■ WORK INSTRUCTIONS: Could you write out the opening lines of the data, word for word, stopping after the line that contains "lowest bolt heads."?
┌──
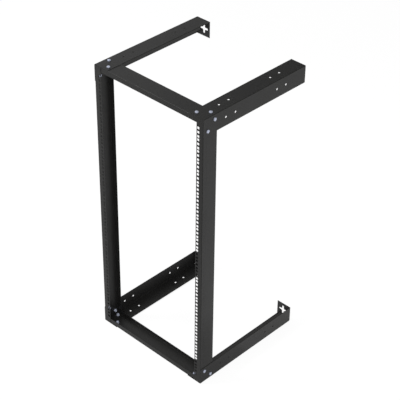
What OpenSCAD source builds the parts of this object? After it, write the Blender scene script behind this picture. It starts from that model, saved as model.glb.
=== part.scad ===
// Wall mount open frame rack for 19 inch equipment, 24 units high.
// Two punched rails and two crossbars make the front frame; four angle arms
// carry it off the wall and end in tabs with cross shaped keyholes.
// Millimetres. X runs across the opening, +Y points to the wall, +Z is up.
// The origin is at the middle of the footprint, level with the lowest bolt heads.

/* [Rack opening] */
// Clear width between the two rails
opening_w = 450; // [440:1:500]
// Number of rack units
rack_units = 24; // [6:1:42]
// Height of one rack unit
unit_h = 44.45; // [44:0.05:45]
// Plain height above the top rack unit
top_margin = 32; // [28:0.1:60]
// Plain height below the bottom rack unit
bottom_margin = 27.2; // [24:0.1:60]

/* [Sheet metal] */
// Sheet thickness of rails, crossbars and arms
sheet = 1.2; // [1:0.1:2.5]
// Inside radius of every bend
bend_r = 0.5; // [0.3:0.1:2]

/* [Rails] */
// Width of the punched front flange
rail_front = 29.8; // [24:0.1:40]
// Depth of the rail side
rail_depth = 65; // [50:0.5:90]
// Width of the rear flange
rail_rear = 22.3; // [12:0.1:26]
// Side of a square rack hole
rack_hole = 9.5; // [9:0.1:10]
// Inset of the hole row from the opening edge
hole_inset = 7.55; // [7:0.05:9]
// Height of the first hole in each unit
hole_z1 = 6.35; // [6:0.05:7]
// Height of the second hole in each unit
hole_z2 = 22.225; // [22:0.005:23]
// Height of the third hole in each unit
hole_z3 = 38.1; // [38:0.05:39]

/* [Crossbars] */
// Height of the crossbar front flange
bar_front = 20; // [12:0.5:26]
// Height of the crossbar back flange
bar_back = 17.5; // [8:0.5:24]

/* [Arms] */
// Depth of the rack from its front face to the wall
depth = 498; // [300:1:700]
// Height of the side flange of an arm
arm_side = 65; // [65:0.5:90]
// Width of the flat flange of an arm
arm_flat = 65; // [65:0.5:90]
// Width of the wall tab from the outer face
tab_w = 64; // [60:0.5:90]
// Width of the stiffening lip
lip_w = 11.5; // [6:0.5:16]
// Distance from the rear of the rails to the start of a lip
lip_front = 3; // [2:0.5:20]
// Distance from the end of a lip to the wall
lip_rear = 50; // [20:1:100]

/* [Wall keyholes] */
// Distance of the keyhole centre from the outer side face
key_u = 36; // [32:0.5:50]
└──
■ EXERCISE RESULT:
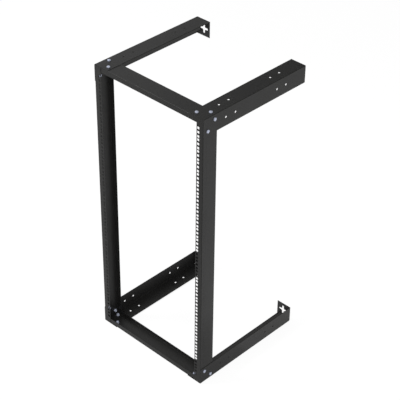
What OpenSCAD source builds the parts of this object? After it, write the Blender scene script behind this picture. It starts from that model, saved as model.glb.
=== part.scad ===
// Wall mount open frame rack for 19 inch equipment, 24 units high.
// Two punched rails and two crossbars make the front frame; four angle arms
// carry it off the wall and end in tabs with cross shaped keyholes.
// Millimetres. X runs across the opening, +Y points to the wall, +Z is up.
// The origin is at the middle of the footprint, level with the lowest bolt heads.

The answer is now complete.